Agenda item



Emma Prokopiuk gave the Committee an update on the primary care response to the COVID 19 pandemic to maintain and deliver key services and then provided details on the opportunities for April 2021 and beyond.


          All practices in Derbyshire were open and seeing patients face to face.  Following national guidance, GPs had adopted a ‘total triage’ system, treating patients over the phone or online where appropriate.  Appointments had risen since the same time last year and access had improved.  Some surgeries temporarily closed due to difficulties ensuring COVID security or the need to rationalise staffing but all were now open and advertising this on websites, in reception and on phone messages alongside CCG and Local Medical Committee (LMC) communications advising patients that their surgeries were open.  The CCG had investigated all patient concerns raised about practices being closed, or refusing face to face appointments; none of these concerns had been upheld.   


          On the 25th February 2021, 5.7% absence levels were reported which was relatively low compared to other parts of the NHS and social care system and low compared to the height of the first wave (15-20%).  None of the 112 Derbyshire practices were currently experiencing outbreaks.  Practices had updated their business continuity plans to address this risk and the CCG was working with the GP Task Force to establish a clinical and non-clinical staff bank.


          Primary Care Network Clinical Directors had worked with the CCG to establish a RAG rating system to assess pressure on General Practice.  This asked practices to assess themselves as green, amber or red in terms of pressure on practice, balancing demand on services against capacity to deliver.

As of the week commencing 24th November General Practice was on ‘amber’ alert (the definition and consequences were detailed in the report).


          General Practice had focussed on a number of areas to catch up and restore services and, overall, were on track to deliver all the national targets linked to recovery and restoration.  Progress was being monitored in light of the increasing pressure on services from COVID and normal winter demands. 


          The pandemic had forced a transformation in the way practices and patients use IT to provide virtual, telephone and online service by issuing hundreds of laptops and working away from their surgeries using online consultation tools.  Practices were rapidly moving back to face to face contact however there had been some benefits in remote working in terms of improved patient choice and experience, more rapid access and more efficient use of time.  It was hoped to make those improvements permanent; the CCG was surveying practices for their views.


          The CCG had also been working on consolidating and developing its local commissioning approach and had already delivered the first two phases.   The next phase was urgent response in the community and would look at new services to improve care, focusing on those who need support the most, including the intention to establish a service for people who are ‘housebound’ and cannot get to their practice but need care quickly.  This would link to the Directed Enhanced Service for Care Homes started in October 2020 and the national ‘Ageing Well’ programme of work which focused on improving care for older people both proactively and reactively. 

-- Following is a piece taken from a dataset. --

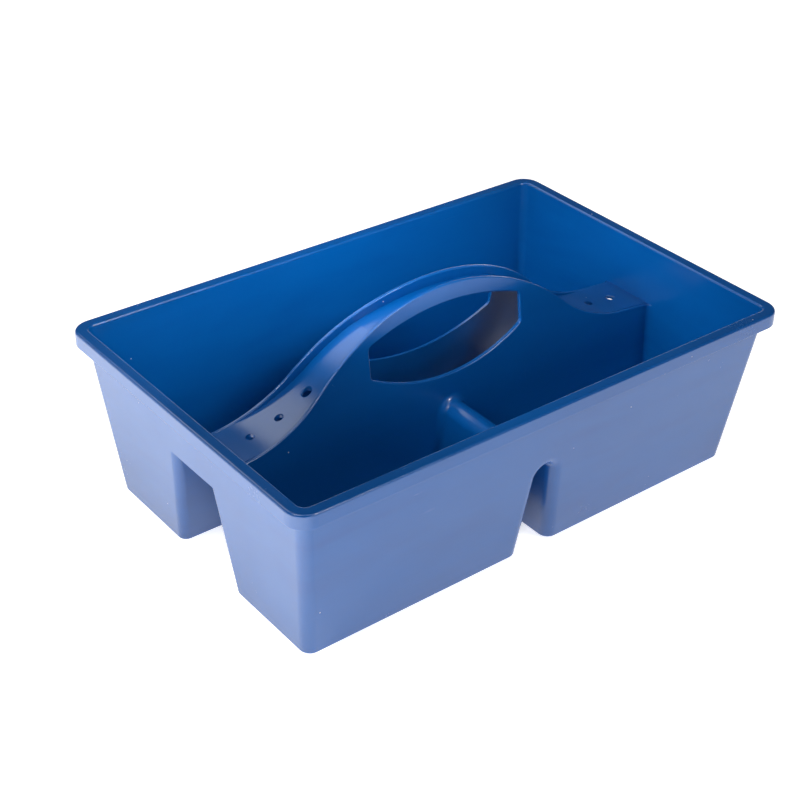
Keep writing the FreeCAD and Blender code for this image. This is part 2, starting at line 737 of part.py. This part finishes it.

          Access to General Practice had improved however delivering good access for patients with finite capacity and increasing demand was a big challenge for General Practice.  Triage people was one of the ways to improve this and to channel them to the right service or person. 

          There was also evidence that showed patients could be broadly differentiated into ‘hot’ patients who needed on the day and ‘cold’ patients who needed care for more complex long term conditions. This could be developed at a network level, where ‘hot hubs’ be established for on the day care and freeing practices to focus on patients with more complex problems with specialist ‘cold hubs’.  Some places in Derbyshire were already doing a version of this.


          Committee members asked questions predominantly around the security of patient data and around the ‘hot’ and ‘cold’ hubs.


          RESOLVED – that the report be noted.